Daniel Sullivan

But enough about me.

Wouldn’t that be lovely? This, however, is a “Diary,” and we have to slog on.

Happy thought: Only one more day of this and I can return to the unexamined life. I see now why I don’t actually keep a diary. I tried for a while, but when the last two entries skipped from June ‘87 to March ‘89 and I realized I might be able to fit my entire life into one slender volume, I came to a dead stop.

Anxiousness from everyone about the approaching opening. The producer calls to say he can’t hear the actors. He’s calling now? A day before the press comes? Could he hear them before? I don’t know how to respond. I say I’ll give a listen and immediately put it out of my mind.

The press department calls to ask where they should seat the chief theater critic of the New York Times. I suggest a local restaurant. “No, really, where?” I suggest Row J. “Why J?” “Because if he’s any closer he’ll see the side light we haven’t been able to hide.” The aisles of the Walter Kerr bow outward to conform to the curvilinear lines of the rest of the house. This puts the critic, who must have an aisle seat, at an unhappy angle to the stage. I grapple with the problem for a moment and then realize he’ll probably be unhappy no matter where we put him. Problem solved.

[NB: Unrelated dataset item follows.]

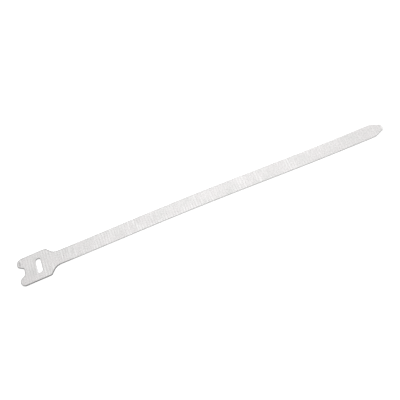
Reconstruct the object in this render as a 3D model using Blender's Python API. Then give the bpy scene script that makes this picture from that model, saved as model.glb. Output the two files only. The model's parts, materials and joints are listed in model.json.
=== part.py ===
"""A hook and loop cable tie: one strip die-cut from a ribbed textile tape, lying flat.

Metres, +Z up. X runs along the strap from the slotted head at -X to the tip at +X,
and the origin is under the middle of the tie, on the surface that it lies on.
The strap's free tip goes round a bundle, through the slot and back onto itself.
"""

import math

import bmesh
import bpy
import numpy as np

# Strap
OVERALL_LENGTH = 0.330
STRAP_WIDTH = 0.0125
THICKNESS = 0.0018

# Tip, tapered so that it threads through the slot
TIP_TAPER = 0.0088
TIP_END_WIDTH = 0.0048
TIP_SHOULDER_RADIUS = 0.0075
TIP_END_RADIUS = 0.0018

# Slot that the strap is threaded through
SLOT_CLEARANCE = 0.0002
SLOT_OPENING = 0.0047
SLOT_CORNER_RADIUS = 0.0022

# Head, built out from the slot by the webs that are left round it
SIDE_WEB = 0.0061
FRONT_WEB = 0.0103
REAR_WEB = 0.0061
SHOULDER_RUN = 0.0054
SHOULDER_RADIUS = 0.0016
NECK_RADIUS = 0.0086

# Notch in the head's end, where the tip of the next tie on the tape was cut out
NOTCH_DEPTH = 0.0051
NOTCH_CLEARANCE = 0.0003
NOTCH_FLOOR_RADIUS = 0.0008
LOBE_WIDTH = 0.0065
LOBE_OUTER_RADIUS = 0.0041
LOBE_INNER_RADIUS = 0.0018

# Ribs that cross the top face, and the dips that they leave in the long edges
RIB_PITCH = 0.0023
RIB_HEIGHT = 0.00028
EDGE_DIP = 0.00012
RIB_STATIONS = (0.0, 0.2, 0.5, 0.8)

# The slight sideways wave that the strap lies in, and the bend that its head lies in
BOW_RISE = 0.0014
BOW_WAVE = 0.268
HEAD_BEND = 0.00075
HEAD_BEND_RUN = 0.036

ARC_STEP = math.radians(15)
JOIN_DISTANCE = 0.000002
ON_PLANE = 0.00002
FLAT_ANGLE = math.radians(0.5)

COLOUR = (0.76, 0.75, 0.74, 1.0)
ROUGHNESS = 0.9

# Sizes that follow from the ones above
SLOT_LENGTH = STRAP_WIDTH + 2 * SLOT_CLEARANCE
SLOT_START = NOTCH_DEPTH + FRONT_WEB
SLOT_END = SLOT_START + SLOT_OPENING
SLOT_CENTRE = (SLOT_START + SLOT_END) / 2
SHOULDER_X = SLOT_END + REAR_WEB
NECK_X = SHOULDER_X + SHOULDER_RUN
HEAD_WIDTH = SLOT_LENGTH + 2 * SIDE_WEB
NOTCH_MOUTH = HEAD_WIDTH - 2 * LOBE_WIDTH
NOTCH_FLOOR = TIP_END_WIDTH + 2 * NOTCH_CLEARANCE
TIP_X = OVERALL_LENGTH - TIP_TAPER


def clear_scene():
    """Remove what the startup scene holds."""
    for thing in list(bpy.data.objects):
        bpy.data.objects.remove(thing, do_unlink=True)


def edges_at(corners, index):
    """The two edges that meet at a corner, as vectors away from it, and half the angle between them."""
    corner = np.array(corners[index][:2])
    back = np.array(corners[index - 1][:2]) - corner
    ahead = np.array(corners[(index + 1) % len(corners)][:2]) - corner
    cosine = back @ ahead / (np.linalg.norm(back) * np.linalg.norm(ahead))
    return back, ahead, math.acos(float(np.clip(cosine, -1.0, 1.0))) / 2


def arc_setbacks(corners):
    """How far from each corner its arc starts. Two arcs too large for their edge share its length."""
    wanted = []
    lengths = []
    for index, (_, _, radius) in enumerate(corners):
        _, ahead, half_angle = edges_at(corners, index)
        wanted.append(radius / math.tan(half_angle))
        lengths.append(float(np.linalg.norm(ahead)))
    shares = []
    for index, length in enumerate(lengths):
        both = wanted[index] + wanted[(index + 1) % len(wanted)]
        shares.append(min(1.0, length / both))
    return [
        setback * min(shares[index - 1], shares[index]) for index, setback in enumerate(wanted)
    ]


def rounded(corners):
    """The points of a closed outline whose corners, given as (x, y, radius), become arcs."""
    points = []
    setbacks = arc_setbacks(corners)
    for index, (x, y, _) in enumerate(corners):
        corner = np.array((x, y))
        back, ahead, half_angle = edges_at(corners, index)
        back = back / np.linalg.norm(back)
        ahead = ahead / np.linalg.norm(ahead)
        setback = setbacks[index]
        radius = setback * math.tan(half_angle)
        middle = (back + ahead) / np.linalg.norm(back + ahead)
        centre = corner + middle * radius / math.sin(half_angle)
        start = corner + back * setback - centre
        end = corner + ahead * setback - centre
        sweep = math.pi - 2 * half_angle
        steps = max(2, math.ceil(sweep / ARC_STEP))
        for step in range(steps + 1):
            turn = sweep * step / steps
            weights = math.sin(sweep - turn), math.sin(turn)
            spoke = (weights[0] * start + weights[1] * end) / math.sin(sweep)
            points.append(tuple(centre + spoke))
    return points


def tie_outline():
    """The tie seen from above, from the head's end at x = 0, round to the notch."""
    upper_side = [
        (0.0, HEAD_WIDTH / 2, LOBE_OUTER_RADIUS),
        (SHOULDER_X, HEAD_WIDTH / 2, SHOULDER_RADIUS),
        (NECK_X, STRAP_WIDTH / 2, NECK_RADIUS),
        (TIP_X, STRAP_WIDTH / 2, TIP_SHOULDER_RADIUS),
        (OVERALL_LENGTH, TIP_END_WIDTH / 2, TIP_END_RADIUS),
    ]
    upper_notch = [
        (NOTCH_DEPTH, NOTCH_FLOOR / 2, NOTCH_FLOOR_RADIUS),
        (0.0, NOTCH_MOUTH / 2, LOBE_INNER_RADIUS),
    ]
    upper = upper_notch + upper_side
    lower = [(x, -y, radius) for x, y, radius in reversed(upper)]
    return rounded(upper + lower)


def slot_outline():
    """The slot seen from above."""
    half = SLOT_LENGTH / 2
    places = ((SLOT_START, -half), (SLOT_END, -half), (SLOT_END, half), (SLOT_START, half))
    return rounded([(x, y, SLOT_CORNER_RADIUS) for x, y in places])


def add_spline(curve, points):
    """Add one closed outline to a flat curve."""
    spline = curve.splines.new("POLY")
    spline.points.add(len(points) - 1)
    for place, (x, y) in zip(spline.points, points):
        place.co = (x, y, 0.0, 1.0)
    spline.use_cyclic_u = True


def plate_mesh():
    """The flat plate that the ribs are raised on: the outline with its slot, extruded."""
    curve = bpy.data.curves.new("tie_outline", "CURVE")
    curve.dimensions = "2D"
    curve.fill_mode = "BOTH"
    curve.extrude = THICKNESS / 2
    add_spline(curve, tie_outline())
    add_spline(curve, slot_outline())
    guide = bpy.data.objects.new("tie_outline", curve)
    bpy.context.scene.collection.objects.link(guide)
    bpy.context.view_layer.update()
    evaluated = guide.evaluated_get(bpy.context.evaluated_depsgraph_get())
    mesh = bpy.data.meshes.new_from_object(evaluated)
    bpy.data.objects.remove(guide, do_unlink=True)
    bpy.data.curves.remove(curve)
    return mesh


def rib_rows():
    """The lines across the tie at which its top face bends: their x, and the rib's share of height."""
    count = max(1, round(OVERALL_LENGTH / RIB_PITCH))
    pitch = OVERALL_LENGTH / count
    places = []
    shares = []
    for rib in range(count):
        for station in RIB_STATIONS:
            places.append((rib + station) * pitch)
            shares.append(math.sqrt(1 - (2 * station - 1) ** 2))
    places.append(OVERALL_LENGTH)
    shares.append(0.0)
    return places, shares


def cut_into_rows(body, places):
    """Cut the plate across at each line, so that its faces can bend there."""
    for x in places[1:-1]:
        geometry = body.verts[:] + body.edges[:] + body.faces[:]
        bmesh.ops.bisect_plane(
            body, geom=geometry, dist=ON_PLANE, plane_co=(x, 0.0, 0.0), plane_no=(1.0, 0.0, 0.0)
        )


def is_on_long_edge(vertex):
    """Whether a point is on one of the tie's long edges, and not in its slot or notch."""
    x, y = vertex.co.x, abs(vertex.co.y)
    beside_slot = y > SLOT_LENGTH / 2 + JOIN_DISTANCE
    if x < NOTCH_DEPTH:
        return y > HEAD_WIDTH / 2 - LOBE_OUTER_RADIUS
    if x < SHOULDER_X:
        return beside_slot
    return y > JOIN_DISTANCE


def bow(x):
    """How far the strap lies to the +Y side at x, with its head bent slightly to the other side."""
    along = max(0.0, x - SLOT_CENTRE)
    wave = BOW_RISE * (1 - math.cos(2 * math.pi * along / BOW_WAVE)) / 2
    before_neck = max(0.0, 1 - x / HEAD_BEND_RUN)
    return wave - HEAD_BEND * before_neck**2


def shape_ribs(body, places, shares):
    """Raise the ribs on the top face, dip the long edges between them and bow the strap."""
    for vertex in body.verts:
        share = float(np.interp(vertex.co.x, places, shares))
        if is_on_long_edge(vertex):
            vertex.co.y -= math.copysign(EDGE_DIP * (1 - share), vertex.co.y)
        if vertex.co.z > 0.0:
            vertex.co.z -= RIB_HEIGHT * (1 - share)
    for vertex in body.verts:
        vertex.co.y += bow(vertex.co.x)


def tape_material():
    """The tape's off-white woven nylon."""
    material = bpy.data.materials.new("white_nylon_tape")
    material.use_nodes = True
    shader = material.node_tree.nodes["Principled BSDF"]
    shader.inputs["Base Color"].default_value = COLOUR
    shader.inputs["Roughness"].default_value = ROUGHNESS
    shader.inputs["Metallic"].default_value = 0.0
    return material


def build_tie():
    """The tie as one named object, with its underside at z = 0."""
    mesh = plate_mesh()
    body = bmesh.new()
    body.from_mesh(mesh)
    bmesh.ops.remove_doubles(body, verts=body.verts, dist=JOIN_DISTANCE)
    bmesh.ops.dissolve_limit(
        body, angle_limit=FLAT_ANGLE, verts=body.verts, edges=body.edges, delimit={"NORMAL"}
    )
    places, shares = rib_rows()
    cut_into_rows(body, places)
    shape_ribs(body, places, shares)
    sides = [vertex.co.y for vertex in body.verts]
    middle = (min(sides) + max(sides)) / 2
    bmesh.ops.translate(
        body, verts=body.verts, vec=(-OVERALL_LENGTH / 2, -middle, THICKNESS / 2)
    )
    bmesh.ops.recalc_face_normals(body, faces=body.faces)
    body.to_mesh(mesh)
    body.free()
    mesh.name = "cable_tie"
    tie = bpy.data.objects.new("cable_tie", mesh)
    tie.data.materials.append(tape_material())
    return tie


def main():
    clear_scene()
    collection = bpy.data.collections.new("hook_and_loop_cable_tie")
    bpy.context.scene.collection.children.link(collection)
    collection.objects.link(build_tie())


main()
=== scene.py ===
"""The looks of a white hook and loop cable tie lying flat on a white table.

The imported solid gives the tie's plan, the places of its ribs and the slight sideways wave
that the strap lies in. Round it this script makes what the tape really has: an upper layer
of ribbed looped nylon, its pile of fine loops, a moulded film under it and the rows of small
hooks that stand on that film. Metres, with +X from the head to the tip and +Z up.
"""

import json
import logging
import math
import random
from collections.abc import Iterable
from dataclasses import dataclass, field
from enum import Enum

import bmesh
import bpy
import numpy as np
from bmesh.types import BMesh, BMVert
from mathutils import Matrix, Vector, kdtree, noise
from mathutils.bvhtree import BVHTree


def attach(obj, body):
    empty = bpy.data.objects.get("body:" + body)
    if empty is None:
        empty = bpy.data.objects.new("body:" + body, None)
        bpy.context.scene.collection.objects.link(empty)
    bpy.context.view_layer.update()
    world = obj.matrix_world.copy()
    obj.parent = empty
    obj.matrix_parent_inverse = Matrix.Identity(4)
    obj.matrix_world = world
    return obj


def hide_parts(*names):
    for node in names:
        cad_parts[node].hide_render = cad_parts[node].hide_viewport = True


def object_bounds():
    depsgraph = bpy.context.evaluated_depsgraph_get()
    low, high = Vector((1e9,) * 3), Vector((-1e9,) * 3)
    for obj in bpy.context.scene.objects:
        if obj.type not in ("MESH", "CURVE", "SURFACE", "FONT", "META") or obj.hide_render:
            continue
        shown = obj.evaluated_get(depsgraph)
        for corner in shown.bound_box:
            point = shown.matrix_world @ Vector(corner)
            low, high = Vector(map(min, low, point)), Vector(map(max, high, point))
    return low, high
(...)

The press representative tells me entirely too much about who’s going to be there. I tell him I don’t want to know. I have a terror of celebrities and the press in general, so opening nights are not a lot of fun for me. Oh, to be back in a rehearsal hall! Two of the actors insist that they do not want to know what the reviews say. No one is to speak of the reviews in their presence. This is a common request and commendable because the actors don’t want their work influenced by outside opinion. They fear self-consciousness. It’s hard to build a bubble of silence around them, though, given that 50 journalists are writing about the damn thing and there’ll always be that random call from a friend, “Wow, I didn’t think it was that bad.” But everybody tries very hard not to let the news seep through. The air is heavy with a kind of free-floating anxiety leavened with a welcome amount of gallows humor. The anxiety lights on whatever presents itself: The bored-looking man in the front row, a cell phone (damn the things) going off, too much coughing, stragglers returning to their seats after the second act has begun. Gabriel sees me during his big monologue and his concentration is thrown. I’m certain that a tiny unconvincing rock at stage right has destroyed the credibility of the entire production. The set designer won’t come around because he can’t stand the shade of blue the lighting designer is using. All business as usual, really. If panic can be considered usual.

And then there’s the money. It costs well over a million dollars to put on even the smallest Broadway show these days. Is it any wonder that serious work is at a premium? When all you have to do is buy the title of a blockbuster movie and announce that you’re making a musical of it to get a multimillion-dollar advance? However anxious our producers may be, they have to be remarkably brave to be doing a play.

But the money pressure is on. Any change involving a union work call is given the gravest consideration. At one point last week I was convinced that a 25-by-25-foot rock hill had to be moved four feet downstage to help enclose the space. The cost of this move: $25,000. Conservatively. It stayed where it is and I have grown to love it. I gave in when the general manager, Bob Cole, spoke to me in that low, gentle tone that floats just above an iceberg of hysteria. Ya gotta know when to fold ‘em.

I worry about whether people will come to see it. But I have that problem. My father built and managed a neighborhood movie theater in a California suburb. It never caught on, and it became a kind of mom-and-pop store with my father tearing tickets and my mother as cashier and the kids ushering. We only ushered for the first hour, though, so we could go home and get our homework done. Once I was old enough to drive, though, I’d cruise around the theater at the beginning of the second showing and count the cars in the parking lot. If the little lot was full, I’d know we were OK. I think maybe I’m still doing that. I have to admit, though, that this is an odd profession to have chosen for one who needs to see a full parking lot.